The 1.7 release of Apache Accumulo will include a new cross-cluster replication feature for multi-datacenter deployments. A post on the Apache blog describes the architecture, how it's implemented on leader and follower clusters, and how circular replication is possible.

This presentation from the recent Hadoop Summit Europe gives an update on the state of YARN and future plans. There's a discussion of key features of the Apache Hadoop 2.6 release: rolling upgrades, long running services, scheduling (including node labels), and the Application History and Timeline Service. For future plans, the presentation discusses improving the scaling and features of the Timeline service (including storing data in HBase), new scheduling features, better support for containerized applications, and support for disk and network resource types.
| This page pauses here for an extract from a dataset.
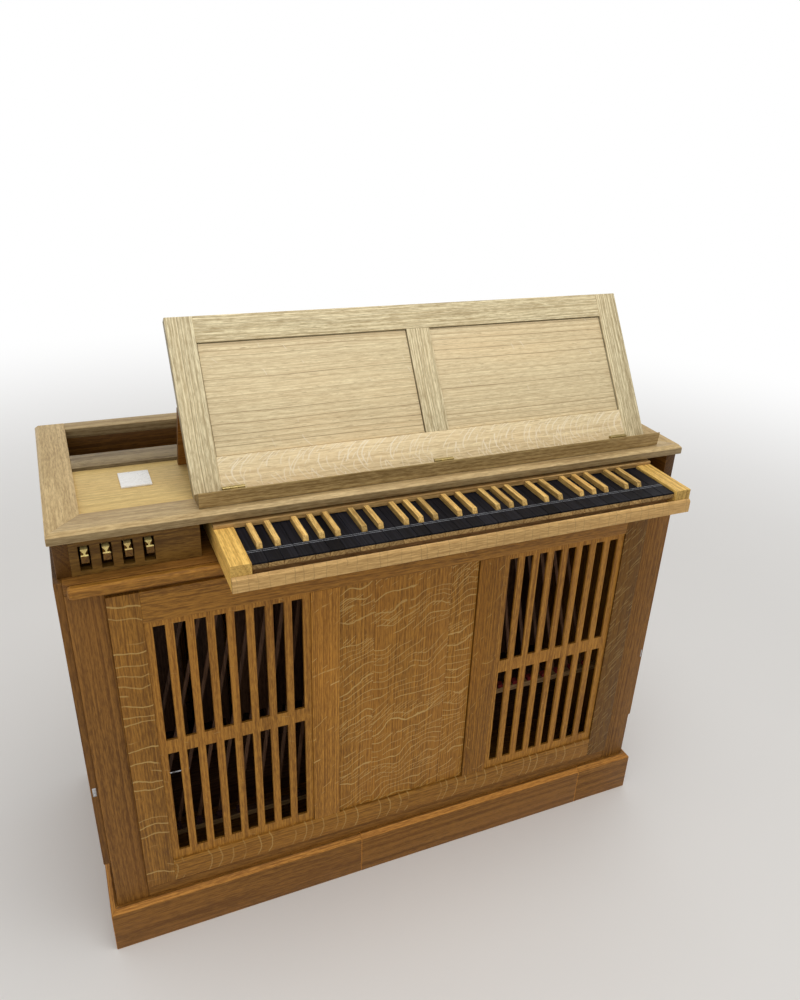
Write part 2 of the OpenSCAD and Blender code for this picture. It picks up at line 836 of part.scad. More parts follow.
module desk_panels() {
    color("khaki") placed() on_desk() along_y(desk_sink, panel_t) desk_fields(groove);
}

// Places children on the lip: as on the desk, but opened further about the hinge pin
module on_lip() {
    on_desk() translate([0, -hinge_off, hinge_off]) rotate([lip_more, 0, 0])
        translate([0, hinge_off, -hinge_off]) children();
}

// The wedge-shaped lip, sloping above and level below
module desk_lip() {
    z = top_face + run_gap;
    rear = lip_foot + (hinge_off - lip_gap) * lip_back;
    front = lip_foot + (hinge_off - lip_d) * lip_back;
    color("goldenrod") placed() along_x(desk_x, desk_w)
        polygon([[rear[0] - lip_heel, z], rear, front, [front[0] + lip_rake, z]]);
}

// A hinge barrel of the lip, from x over a length l
module barrel(x, l, d) {
    translate([x, -hinge_off, hinge_off]) rotate([0, 90, 0]) cylinder(d = d, h = l);
}

// The fixed halves of the lip's three hinges: leaf, two outer knuckles and pin
module lip_hinges() {
    z = hinge_off + barrel_d / 2 + run_gap;
    color("gold") placed() on_desk() for (x = hinge_x) {
        translate([x, -leaf_t, z]) cube([hinge_w, leaf_t, leaf_l + hinge_off - z]);
        for (side = [x, x + hinge_w - knuckle]) {
            barrel(side, knuckle, barrel_d);
            translate([side, -leaf_t, hinge_off]) cube([knuckle, leaf_t, leaf_l]);
        }
        barrel(x, hinge_w, pin_d);
    }
}

// The moving halves, on the lip: leaf and middle knuckle
module lip_leaves() {
    y = hinge_off + barrel_d / 2 + run_gap;
    color("gold") placed() on_lip() for (x = hinge_x) difference() {
        union() {
            translate([x, -hinge_off - leaf_l, 0]) cube([hinge_w, hinge_off + leaf_l - y, leaf_t]);
            translate([x + knuckle + run_gap, -hinge_off - leaf_l, 0]) cube([knuckle, leaf_l, leaf_t]);
            barrel(x + knuckle + run_gap, knuckle, barrel_d);
        }
        barrel(x - over, hinge_w + 2 * over, pin_d + 2 * pin_play);
    }
}

// The prop in its own frame: X along it, Y through it, Z up to its pin at the origin
module on_prop() {
    translate([desk_x, prop_pivot[0], prop_pivot[1]]) rotate([prop_lean, 0, 0]) children();
}

// The board that props the desk, notched round its hinges
module desk_prop() {
    low = prop_l + prop_t;
    color("sienna") placed() difference() {
        on_prop() difference() {
            translate([0, prop_face - prop_t, -low]) cube([desk_w, prop_t, low + prop_top]);
            for (x = hinge_x) translate([x - notch_gap, -prop_t, -notch_d])
                cube([hinge_w + 2 * notch_gap, 2 * prop_t, 2 * notch_d]);
            translate([-over, 0, 0]) rotate([0, 90, 0])
                cylinder(d = prop_pin_d + 2 * pin_play, h = desk_w + 2 * over);
        }
        translate([desk_x - over, panel_y, floor_at - 2 * prop_t])
            cube([desk_w + 2 * over, top_panel_d, 2 * prop_t]);
    }
}

// Three brackets on the back of the desk, each with a pin that the prop swings on
module prop_hinges() {
    h = prop_pin_d + 2 * bracket_wall;
    color("gold") placed() for (x = hinge_x) {
        on_desk() translate([x, desk_t, prop_u - h / 2]) cube([hinge_w, prop_off + bracket_wall, h]);
        on_prop() translate([x - pin_in, 0, 0]) rotate([0, 90, 0])
            cylinder(d = prop_pin_d, h = hinge_w + 2 * pin_in);
    }
}

module windchest() {
    color("tan") placed() translate([side_t, chest_y, chest_z])
        cube([case_w - 2 * side_t, chest_size[1], chest_size[0]]);
}

// A row of square wooden pipes, hollow above the block and open at the mouth
module wooden_pipes() {
    w = pipe_size[0];
    d = pipe_size[1];
    color("sienna") placed() for (i = [0 : pipe_count - 1])
        translate([side_t + pipe_side + i * pipe_pitch, pipes_y, chest_z + chest_size[0]]) {
            h = pipe_tall - i * pipe_step;
            difference() {
                cube([w, d, h]);
                translate([pipe_wall, pipe_wall, mouth[1]])
                    cube([w - 2 * pipe_wall, d - 2 * pipe_wall, h - mouth[1] - stopper]);
                translate([pipe_wall, -over, mouth[1]])
                    cube([w - 2 * pipe_wall, pipe_wall + 2 * over, mouth[0]]);
            }
        }
}

// The bars that guide the trackers: one across the case, and two lower ones that meet at a post
module tracker_rails() {
    mid = case_w / 2;
    post = rail_size[0];
    color("wheat") placed() translate([0, rail_y, 0]) {
        translate([side_t, 0, rail_top_z]) cube([case_w - 2 * side_t, rail_size[0], rail_size[1]]);
        translate([side_t, 0, rail_low_z[0]]) cube([mid - side_t, rail_size[0], rail_size[1]]);
        translate([mid, 0, rail_low_z[1]]) cube([mid - side_t, rail_size[0], rail_size[1]]);
        translate([mid - post / 2, 0, chest_z]) cube([post, rail_size[0], rail_top_z - chest_z + over]);
    }
}

// Left edge of tracker i at a height, between its places on the upper rail and on the right lower one
function tracker_x(i, z) = let(
    span = case_w - tracker_size[0],
    low = tracker_end[0] + i * (span - 2 * tracker_end[0]) / (tracker_count - 1),
    high = tracker_end[1] + i * (span - 2 * tracker_end[1]) / (tracker_count - 1))
    high + (low - high) * (rail_top_z + rail_size[1] - z) / (rail_top_z + rail_size[1] - rail_low_z[1]);

// Height of the lower rail under tracker i
function tracker_foot(i) = rail_low_z[i < tracker_count / 2 ? 0 : 1];

// Thin wooden strips that fan out from the keyboard down to the lower rails
module trackers() {
    w = tracker_size[0];
    top = rail_top_z + rail_size[1];
    color("tan") placed() along_y(rail_y + rail_size[0], tracker_size[1])
        for (i = [0 : tracker_count - 1]) {
            foot = tracker_foot(i);
            low = tracker_x(i, foot);
            high = tracker_x(i, top);
            polygon([[low, foot], [low + w, foot], [high + w, top], [high, top]]);
        }
}

// Red felt pads on the lower rails, one for each tracker
module felts() {
    color("darkred") placed() for (i = [0 : tracker_count - 1]) {
        foot = tracker_foot(i);
        x = max(tracker_x(i, foot), side_t + run_gap);
        if (abs(x + felt_size[0] / 2 - case_w / 2) > rail_size[0] / 2 + felt_size[0] / 2)
            translate([x, rail_y + over, foot + rail_size[1]])
                cube([felt_size[0], rail_size[0] - 2 * over, felt_size[1]]);
    }
}

plinth_front();
plinth_back();
plinth_left();
plinth_right();
floor_board();
front_post_left();
front_post_right();
front_rails();
side_left();
side_right();
side_panel_left();
side_panel_right();
back_frame();
back_panels();
front_frame();
grille_left();
grille_right();
centre_panel();
deck();
ledge();
stop_jamb();
upper_side_left();
upper_side_right();
upper_back();
well_front();
top_frame();
top_panel();
plaque();
runners();
tray_frame();
slip();
cheek_left();
cheek_right();
name_rail();
natural_bodies();
natural_covers();
sharps();
stop_lever_1();
stop_lever_2();
stop_lever_3();
stop_lever_4();
stop_block();
stop_pin();
desk_frame();
desk_panels();
desk_lip();
lip_hinges();
lip_leaves();
desk_prop();
prop_hinges();
windchest();
wooden_pipes();
tracker_rails();
trackers();
felts();
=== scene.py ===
"""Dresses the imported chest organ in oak, brass, black wood and felt, on a pale floor."""

import json
import math
from functools import partial, reduce
from typing import NamedTuple

import bmesh
import bpy
import numpy as np
from bpy.props import FloatProperty, FloatVectorProperty, PointerProperty
from mathutils import Matrix, Vector


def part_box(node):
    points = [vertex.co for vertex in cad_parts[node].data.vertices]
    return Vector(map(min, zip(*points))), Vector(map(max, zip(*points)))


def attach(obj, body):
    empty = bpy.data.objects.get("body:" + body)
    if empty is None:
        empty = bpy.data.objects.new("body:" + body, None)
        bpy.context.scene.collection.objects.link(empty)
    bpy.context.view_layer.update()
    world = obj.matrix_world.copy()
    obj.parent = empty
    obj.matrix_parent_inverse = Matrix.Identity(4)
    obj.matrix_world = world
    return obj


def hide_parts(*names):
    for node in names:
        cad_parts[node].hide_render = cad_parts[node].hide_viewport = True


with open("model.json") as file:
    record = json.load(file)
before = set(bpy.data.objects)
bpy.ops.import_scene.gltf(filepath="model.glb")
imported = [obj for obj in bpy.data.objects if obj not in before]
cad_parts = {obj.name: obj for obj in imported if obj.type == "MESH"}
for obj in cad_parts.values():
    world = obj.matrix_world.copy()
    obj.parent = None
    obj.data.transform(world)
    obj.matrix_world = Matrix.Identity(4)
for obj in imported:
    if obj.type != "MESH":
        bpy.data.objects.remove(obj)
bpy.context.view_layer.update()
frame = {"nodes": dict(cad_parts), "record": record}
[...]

This post shows how to integrate Elixir, which is a dynamic, functional language for the Erlang VM, with Apache Kafka. The examples leverage the kafka_ex client library.

The morning paper covered "Making Sense of Performance in Data Analytics Frameworks" this week. The author set out to verify and quantify the effects of network I/O, disk I/O and straggler tasks on Spark jobs run against the BDBench workload, the TCP-DS workload, and a production workflow from a Databricks Spark cluster. Their findings show that many jobs have become CPU-bound rather than I/O. This is because (among other releases) data is often compressed to trade CPU time for I/O, and Java requires serialization from byte buffer to Java objects.

The Cask blog has a post providing a brief introduction to the Capacity Scheduler in YARN. It describes how to configure the Capacity Scheduler for two equally-weighted queues, and how to use queues as part of the Cask Data Application Platform.

The Databricks blog has a post showing how to use pyspark to analyze Apache web server access logs. There are example queries show how to compute average content size and frequency of response code. The post also shows a feature of the Databricks cloud, display(), to graph a DataFrame inline in the notebook.

INDREX is a system for extracting relations for text data to provide querying capabilities via Cloudera Impala. A post on the Cloudera blog describes the system, the querying semantics, and some experimental results. When using Impala 1.2.3 instead of Pig 0.12, the system is almost two orders of magnitude faster at text mining query workloads.

Bottled Water is a new tool for capturing the state of a Postgres database as a stream of Avro records in Kafka. It consists of a Postgres extension implementing the logical decoding output plugin API and a client for forwarding data to Kafka. The post describes the architecture of the system, details several decisions (such as using Avro and Kafka), and describes several use-cases. The code for the project is available on github.

A post on the Apache blog describes join support in Apache Phoenix (the SQL-for-HBase engine), which includes enough support to run many of the TPC queries. Examples of supported joins include derived tables, correlated sub-queries, semi/anti joins, and union all.

If you're not using Postgres, then you can't use Bottled Water (see above) to move data from an RDBMS to Kafka. This post has an overview of the popular solutions for moving data (not necessarily in a streaming fashion a la Bottled Water) from other RDBMSes to Kafka.


PepperData, makers of software for optimizing Hadoop clusters, announced that they've secured $15 million in strategic and venture financing.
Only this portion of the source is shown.